Но государь верил. И давал каждому подошедшему согретую телесным и душевным теплом монету. А шут — самым наглым — невидимые взору пинки. Чтоб не напирали. И по второму разу не подходили. Потому что денег у государства меньше, чем щедрости у государя.
Сказка №39
В этот день сразу после обеда государь не уснул, как это чаще всего бывало, а наоборот, как это бывало лишь иногда, приободрился до такой степени, что отражения в зеркалах едва за ним поспевали.
— Собирайся. — сказал он шуту, едва тот утер рот салфеткой. Вопрос "Куда?" услышан не был, так как звук шутовского голоса не достиг царевых ушей ввиду слишком быстрого перемещения оного по коридору.
— Чеснок, — сказала многоопытная царица, — Три головки съел вместо двух. Шибко теперь бегать будет.
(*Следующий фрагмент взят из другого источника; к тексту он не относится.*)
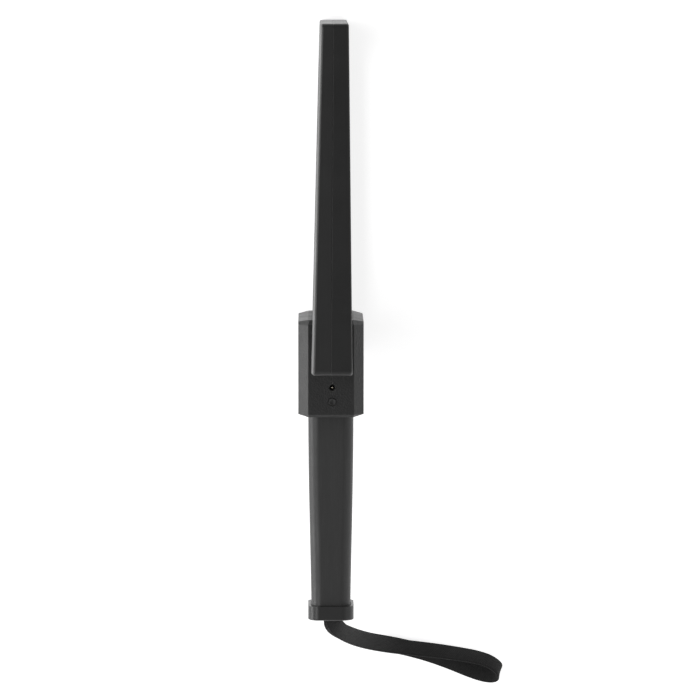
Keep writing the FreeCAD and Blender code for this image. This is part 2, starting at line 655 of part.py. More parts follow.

Оно ему как мурлыке котовскому валерьянка.
Подтверждая ее слова, государь снова пронесся мимо с одним обутым валенком и свистящей от скорости короной.
— Черт-те какой десяток лет человеку, а летает, как сопли за пацаном. — недовольно сказал шут. Он съел только полкиселя и чуть-чуть откусил от груши.
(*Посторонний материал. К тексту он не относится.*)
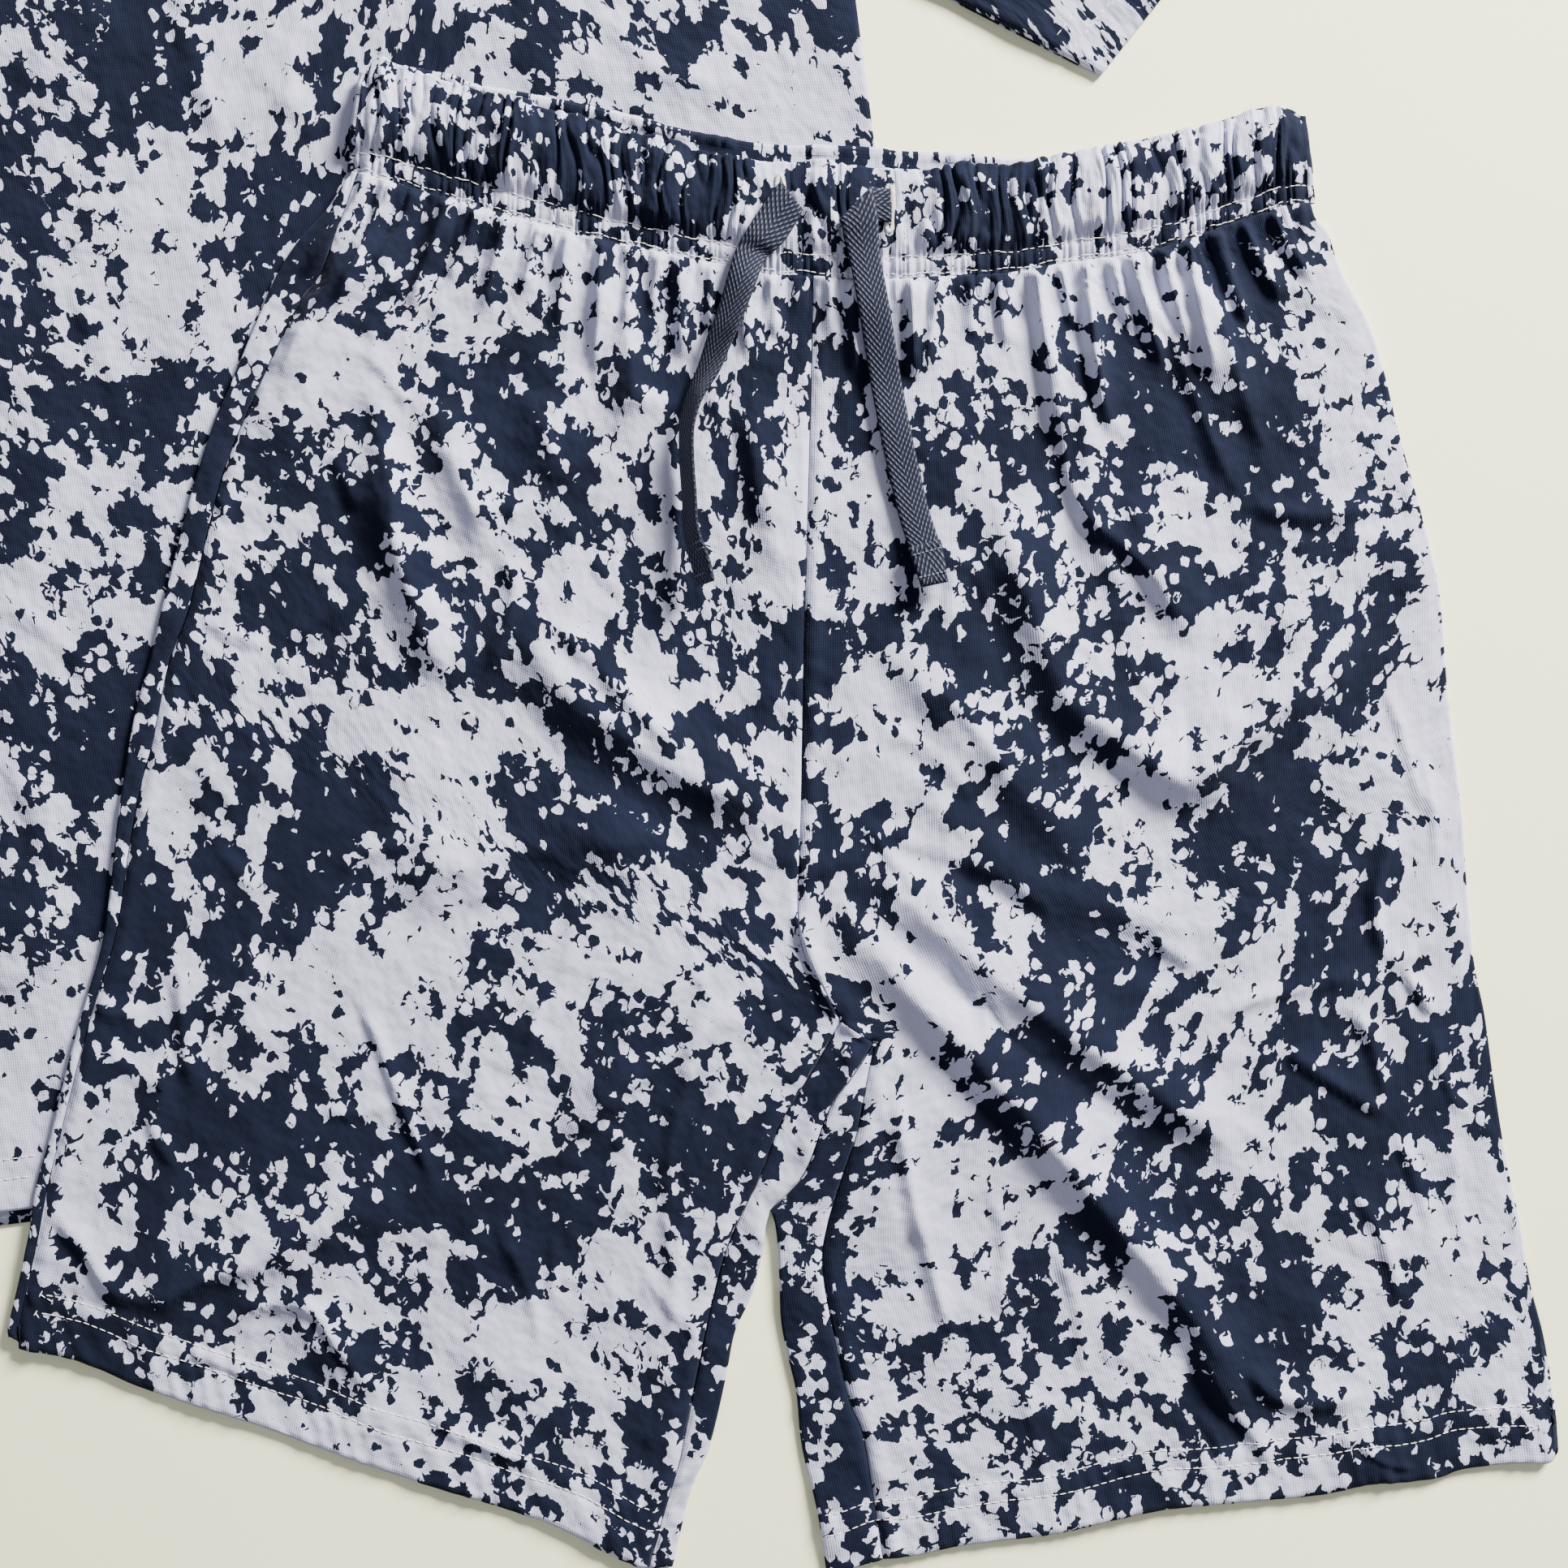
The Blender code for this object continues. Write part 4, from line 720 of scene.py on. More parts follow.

— Видимо, идея какая-то обуяла. — предположил кто-то из бояр. — Безотлагательное что-нибудь в ум пришло. Может, не дай Бог, реформа опять какая.
При слове "реформа" все, включая шута, поежились. Слово "реформа" сразу освежало в памяти такие события, давние и недавние, рядом с которыми вселенский потоп не выглядел бы вообще никак. Достаточно было только вспомнить позапрошлый год, когда государь с присущей ему неумолимой добротой снизил пенсионный возраст до тридцати лет. И до десяти лет повысил срок, даваемый незаконно работающему пенсионеру. Экономика рухнула и лежала в пыли до тех пор, пока со своей дальней пасеки не доковылял архимандрит и не сообщил конфиденциально государю, что Господь в его, архимандрита, лице устно советует одуматься и на хрен все отменить. И, пряча взгляд, предъявил царю "вельми слезоточивую", как он выразился, икону. Царь припал, раскаялся и тотчас же все исправил. И полгода был тих. А в день своего рождения так набряк спиртными напитками, что снова не удержался. Держа писца за седеющие на глазах патлы, надиктовал и заверил своей печатью такое, что наутро обомлел сам. И тут же, бегая и крича, все отменил. Но государственная машина успела четко сработать. И угрюмые стражники молча таскали на площадь охапки сучьев. А привязанный к столбу голландский посол молча, ввиду наличия во рту кляпа, наблюдал, как палач наполняет керосином клизму. Которую дрожащий от ужаса лекарь дрожащими же руками тянул прямо к послову заду. А хмурый пушкарь, невесело косясь на зевак, пристраивал к пословой спине малый бочонок с порохом. А его, посла, личный секретарь и по совместительству оберфейерверкер, плача и извиняясь, накручивал на пословы кудри петарды. Государь поспел уже в тот момент, когда начался обратный отсчет и экзекуторы удалились в укрытие. Затоптав пороховой шнур, царь лично развязал и разминировал многострадальца. И две недели подряд каждый день приходил извиняться. Всякий раз с новым орденом и плошкой икры. А также с пирогом от царицы и вышивкой от царевны. И никто не мог понять, что же такое случилось. Пока сам государь в приступе стыда не сообщил на исповеди архимандриту, что из-за излишнего потребления сделался столь нетрезв и мысленно дерзок, что своею царскою волей и реактивным образом решил вознести посла к Господу. Не по злобе, а, наоборот, за заслуги. Его величество получил крепкое церковное наказание, а архимандрит стоически крепился до самой ночи и разболтал секрет лишь во сне.